Another thing. I fly for business enough to have obtained a few free round trips. Facts again are stubborn things. Fewer people fly for pleasure today than in recent decades. It is getting so we recognize each other on flights all over the country. B2B is what is keeping business alive today. Tell me all is ok, I can sell you some desert land at 2006 prices.
It is not a good thing to have opinions funded by Hollywood myths and trendy ill-informed newspapers. All those in the know on most any subject see the GROSS silliness portrayed by Hollywood for the fantasy of inept directors and actors. Along with explosive decompression in space the myth about bullets and aircraft continues as noted below...drama is not real life and those who know nothing about what a bullet can and cannot do are ill prepared to comment or teach; yet the silly lap up the lies like nectar...Hollywood on average today is made up of inept high school diploma holders and drop outs who did well in drama and drug culture but poorly in science or any serious subject.
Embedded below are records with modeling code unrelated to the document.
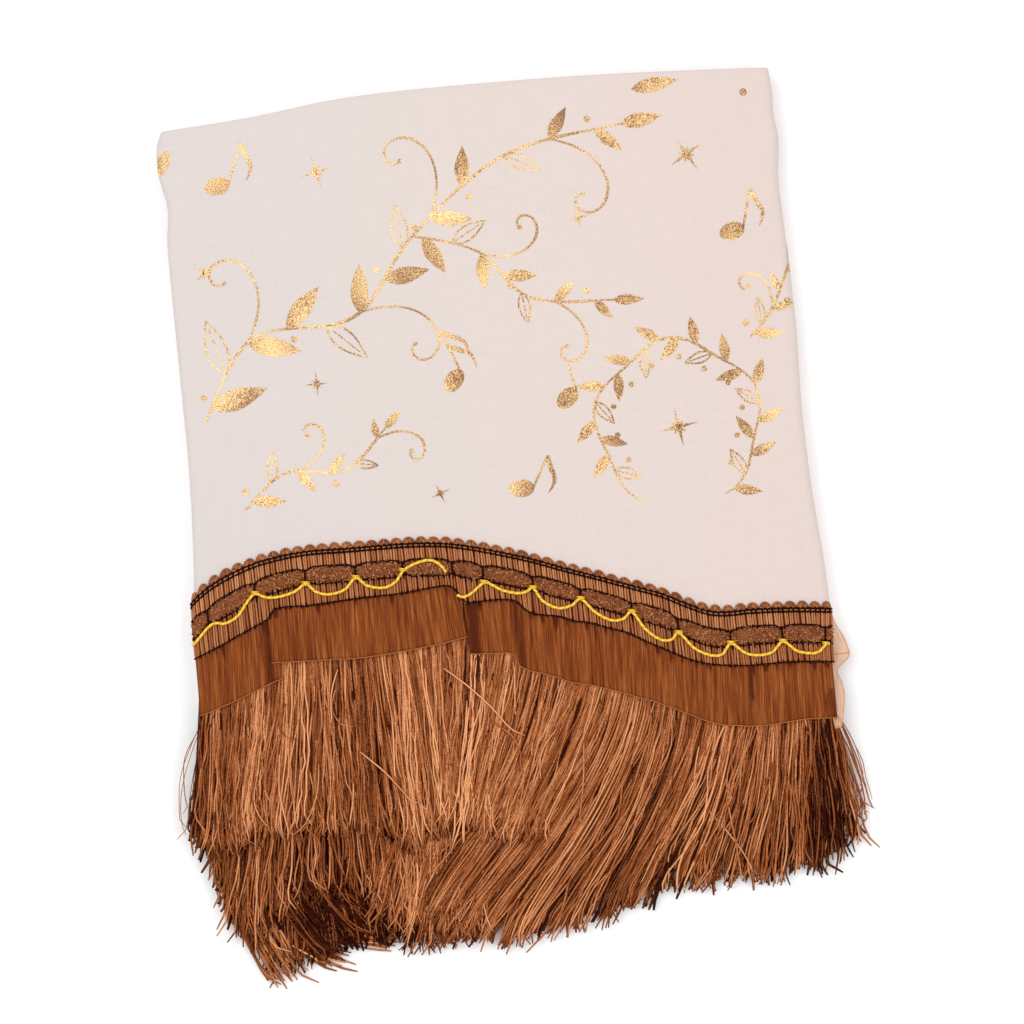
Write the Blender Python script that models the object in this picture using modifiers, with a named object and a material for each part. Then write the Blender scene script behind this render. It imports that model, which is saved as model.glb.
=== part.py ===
"""Folded piano top cover, lying flat: cloth, braid, cord, sheer flounce and fringe.

Metres, +Z up. The lengthwise fold is at the back (+Y) and the fringe at the front.
The origin is on the floor, under the middle of the whole outline.
"""

import math
import random
from collections import namedtuple

import bmesh
import bpy
from mathutils import Vector

# Cloth, doubled along its back fold and laid back and forth in six passes
CLOTH_THICKNESS = 0.0010
LAYER_GAP = 0.0006
CLEARANCE = 0.0004
LAYER_OFFSET = (CLOTH_THICKNESS + LAYER_GAP) / 2
PASS_HALF = CLOTH_THICKNESS + LAYER_GAP / 2
PASS_PITCH = 2 * PASS_HALF + LAYER_GAP
INNER_END_INSET = 0.0040
UNDER_LAYER_SHORTER = 0.0030
EDGE_UNDER_BRAID = 0.0190
TRIM_MIDDLE_Y = -0.050
BEND_STEPS = 4
BACK_FOLD_STEPS = 3
LAYER_STEPS = 6

# Soft swell of the stack: a share of the height, so that every gap keeps its size
SWELL = 0.035
SWELL_ACROSS = 0.24
SWELL_ALONG = 0.30
SWELL_PHASE = 0.8

# Braid
BRAID_THICKNESS = 0.0015
PICOT_PITCH = 0.0067
PICOT_SHARE = 0.64
PICOT_HEIGHT = 0.0030
PICOT_TIP_SHARE = 0.52
PICOTS_PER_PAD = 4
PAD_RISE = 0.0006
PAD_PLACE = 0.55
BRAID_START = -0.1697
BRAID_PICOTS = 52
WRAP_PICOTS = 3
WRAP_EASE = 0.0004

# Wavy cord on the braid
CORD_RADIUS = 0.0009
CORD_PEAK_PLACE = 0.60
CORD_SAG = 0.17
CORD_POINTS_PER_WAVE = 6
CORD_LIFT = 0.0004

# Sheer flounce
FLOUNCE_THICKNESS = 0.0010
FLOUNCE_GAP = 0.0010
FLOUNCE_COLUMNS = 56
FLOUNCE_RIPPLE = 0.0003
FLOUNCE_BELLY = 0.35
TUCK_RISE = 0.0011
TUCK_LEFT = -0.1245
TUCK_RIGHT = -0.0200
TUCK_WIDTH = 0.0030

# Fringe rows
FRINGE_THICKNESS = 0.0011
STRIP_DEPTH = 0.0030
STRIP_GAP = 0.0008
LOCK_SHARE = 0.70
LOCK_TIP_SHARE = 0.45
LOCK_BOW = 0.45
SIDE_PLAY = 0.0004
TIP_PLAY = 0.0035
SEED = 11

# Outline of the top pass, its corners rounded by the folds themselves
Side = namedtuple("Side", "y left right")
SIDES = (
    Side(y=0.229, left=-0.1575, right=0.1760),
    Side(y=0.215, left=-0.1592, right=0.1765),
    Side(y=0.187, left=-0.1573, right=0.1758),
    Side(y=0.150, left=-0.1586, right=0.1752),
    Side(y=0.090, left=-0.1596, right=0.1756),
    Side(y=0.045, left=-0.1602, right=0.1738),
    Side(y=0.000, left=-0.1628, right=0.1744),
    Side(y=-0.045, left=-0.1668, right=0.1770),
    Side(y=-0.100, left=-0.1690, right=0.1775),
)
Back = namedtuple("Back", "x y")
BACK_EDGE = (
    Back(x=-0.157, y=0.2290),
    Back(x=-0.110, y=0.2315),
    Back(x=-0.055, y=0.2365),
    Back(x=0.015, y=0.2365),
    Back(x=0.090, y=0.2340),
    Back(x=0.176, y=0.2285),
)

# Trim of the top pass: tips of the picots, foot of the braid and hem of the flounce
Trim = namedtuple("Trim", "x picot foot hem")
TRIM = (
    Trim(x=-0.1700, picot=-0.0240, foot=-0.0570, hem=-0.0873),
    Trim(x=-0.1510, picot=-0.0125, foot=-0.0500, hem=-0.0830),
    Trim(x=-0.1270, picot=-0.0045, foot=-0.0400, hem=-0.0785),
    Trim(x=-0.1220, picot=-0.0036, foot=-0.0345, hem=-0.0640),
    Trim(x=-0.1000, picot=-0.0020, foot=-0.0352, hem=-0.0649),
    Trim(x=-0.0610, picot=-0.0034, foot=-0.0342, hem=-0.0645),
    Trim(x=-0.0230, picot=-0.0070, foot=-0.0322, hem=-0.0605),
    Trim(x=-0.0170, picot=-0.0085, foot=-0.0422, hem=-0.0692),
    Trim(x=0.0070, picot=-0.0156, foot=-0.0455, hem=-0.0790),
    Trim(x=0.0200, picot=-0.0208, foot=-0.0525, hem=-0.0842),
    Trim(x=0.0450, picot=-0.0302, foot=-0.0598, hem=-0.0945),
    Trim(x=0.0730, picot=-0.0402, foot=-0.0715, hem=-0.1035),
    Trim(x=0.1070, picot=-0.0543, foot=-0.0868, hem=-0.1218),
    Trim(x=0.1300, picot=-0.0596, foot=-0.0932, hem=-0.1256),
    Trim(x=0.1600, picot=-0.0606, foot=-0.0935, hem=-0.1250),
    Trim(x=0.1820, picot=-0.0634, foot=-0.0958, hem=-0.1260),
)

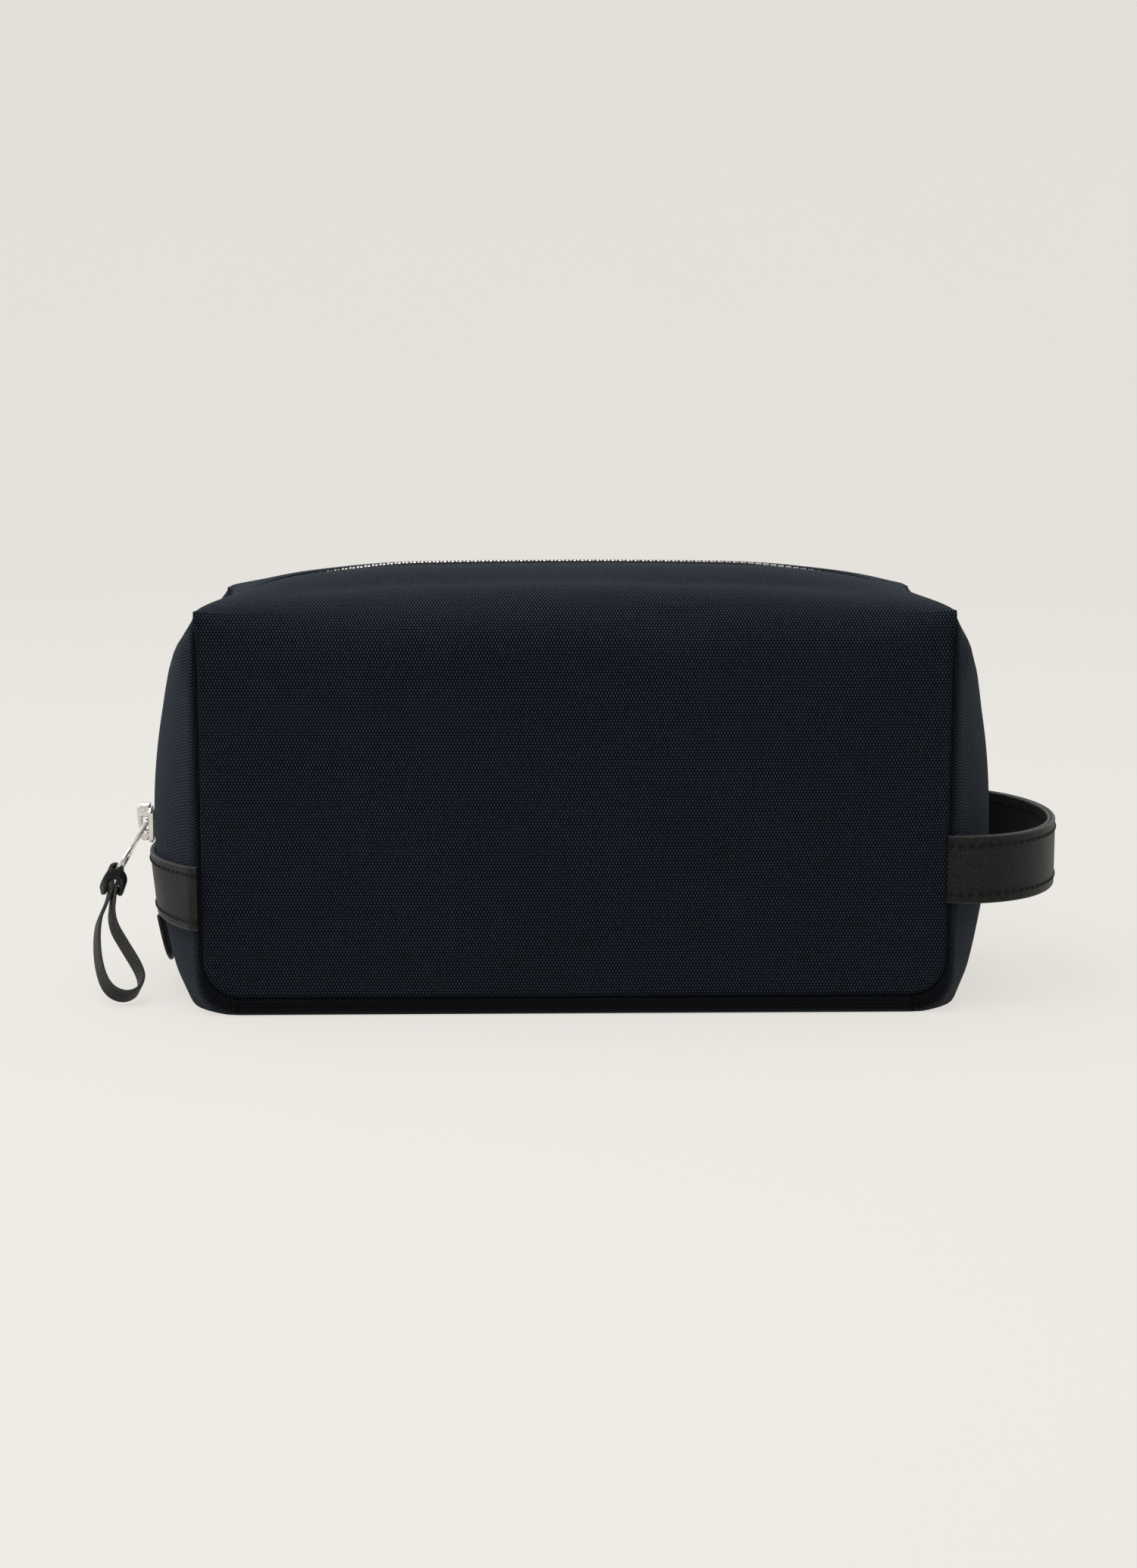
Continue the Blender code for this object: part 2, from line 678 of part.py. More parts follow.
def handle_layer(name, offset):
    """One leather layer of the handle, rounded at both ends about the joint's axis."""
    first = handle_span(HANDLE_START_X)

    def point(u, v):
        x, y = handle_line(first + (1 - 2 * first) * u)
        before = max(0.0, HANDLE_AXIS_X - x)
        return Vector((x, y, HANDLE_Z + (2 * v - 1) * math.sqrt(HANDLE_HALF ** 2 - before ** 2)))
    return sheet(name, point, 30, 2, HANDLE_LAYER, "leather", offset)


def handle():
    spread = 1 + GAP / HANDLE_LAYER
    outer = handle_layer("handle_outer_strap", spread)
    inner = handle_layer("handle_inner_strap", -spread)
    hang([outer, inner], pivot("handle_pivot", (HANDLE_AXIS_X, 0, HANDLE_Z)))
    half = HANDLE_LAYER + GAP / 2
    root_y = abs(handle_line(handle_span(HANDLE_START_X))[1])
    for face_name, face in FACES.items():
        y = face * root_y
        box(f"handle_anchor_{face_name}", (ANCHOR_X + 0.5 * MM, y - half, HANDLE_Z - HANDLE_HALF),
            (HANDLE_START_X - 2 * GAP, y + half, HANDLE_Z + HANDLE_HALF), "leather")


def build():
    clear_scene()
    make_materials()
    for face_name, face in FACES.items():
        wall_panel(face_name, face)
        lip(face_name, face)
    for side_name, side in SIDES.items():
        end_panels(side_name, side)
        end_zip(side_name, side)
    base()
    lining_tub()
    pocket()
    band()
    end_tab("left", -1, BAND_BOTTOM - BAND_DIP - 2 * GAP)
    end_tab("right", 1, ZIP_Z - 3 * MM)
    hang(slider(), pivot("slider_arc", (END_RADIUS - BELLY_X, 0, BELLY_Z)))
    hang([bail()], pivot("bail_pivot", BAIL_PIVOT))
    hang(leather_loop(), pivot("loop_hitch", hitch_frame().translation))
    handle()


build()
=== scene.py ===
"""Looks of the shaving kit bag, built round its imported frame.

Inside the script lengths are in millimetres, and they become metres where a mesh is made.
Frame: +X towards the carry handle, -Y is the front, +Z up, origin on the floor under the bag.
"""

import json
import math

import bmesh
import bpy
import numpy as np
from mathutils import Matrix, Vector, noise


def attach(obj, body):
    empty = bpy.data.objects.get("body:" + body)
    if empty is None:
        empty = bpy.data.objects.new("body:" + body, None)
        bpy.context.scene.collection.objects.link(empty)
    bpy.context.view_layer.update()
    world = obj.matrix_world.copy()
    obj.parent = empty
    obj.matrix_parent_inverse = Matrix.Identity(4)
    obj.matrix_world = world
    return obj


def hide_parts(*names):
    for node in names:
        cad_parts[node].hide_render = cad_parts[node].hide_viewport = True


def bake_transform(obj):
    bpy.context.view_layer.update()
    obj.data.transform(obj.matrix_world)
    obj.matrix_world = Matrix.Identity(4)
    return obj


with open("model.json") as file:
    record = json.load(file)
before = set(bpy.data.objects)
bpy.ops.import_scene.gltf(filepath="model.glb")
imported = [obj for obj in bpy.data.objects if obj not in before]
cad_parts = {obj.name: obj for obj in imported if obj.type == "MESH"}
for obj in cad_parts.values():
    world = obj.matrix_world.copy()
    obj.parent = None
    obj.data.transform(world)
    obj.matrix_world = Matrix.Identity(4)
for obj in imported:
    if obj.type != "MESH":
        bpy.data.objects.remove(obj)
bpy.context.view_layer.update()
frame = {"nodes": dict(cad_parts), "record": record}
MM = 0.001

# Cloth body
SEAM_X = 130.5
SEAM_Y = 57.0
SEAM_Z = 6.2
BELLY = 2.5
EAR_X = 131.4
EAR_Z = 142.8
SHOULDER_RISE = 8.5
ROLL_RADIUS = 24.0
EAR_RADIUS = 3.0
LIP_Z = 118.0
CORNER = 13.0
GROOVE = 1.7
GROOVE_WIDTH = 1.5
END_TURN = 1.25
BASE_TURN = 3.1
SPLIT_Z = 46.0
FLAT_EDGE_Y = 56.1
BASE_HALF = 138.0
BASE_SQUARENESS = 3.6
END_TURN_STOP = 50.0
BASE_TURN_STOP = 8.0
TOP_EDGE_Y = 14.3
INSIDE = (0, 0, 60)
ZIP_CENTRE_Z = 70
LINING_DEPTH = 2.6
WAVE_SEED = 3.0
CLOTH_STEP = 4.0
FINE_STEPS = (0, 0.2, 0.5, 0.9, 1.4, 2.0, 3.0, 4.5, 6.5, 9.5, 13.0)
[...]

Southwest Airlines recently landing in Yuma showed the survivability of a small opening in the fuselage. El-AL shows guns are a great thing to have on commercial planes every time they fly. Facts are stubborn things.
John F .. are you for real? It has been proven over and over and over again that a bullet hole will not cause a catastrophic de-pressurization. Just in case you didn't know it, aircraft cabins are actually open to the atmosphere via an outflow valve, but kept pressurized by bleed air from the engines. The air inside a 757 is exchanged about every 2 to 3 minutes with a continual flow from outside.
@John F-
Complete myth. Try again. Far more people have been killed because of a lack of guns on planes (in the right hands). Nobody has ever died due to depressurization (or would ever die, for that matter) caused by bullet holes.
Paulweber and Ron Paul are OK up to a point. The last thing you want is someone with a gun on board a plane. The quickest way to kill everyone on board is to punch a hole in a pressurized cabin at 32,000 feet.
Not much useful to offer regarding the TSA, except that eventually these same schmucks (and it will be the same schmucks) are going to be running the health-care system.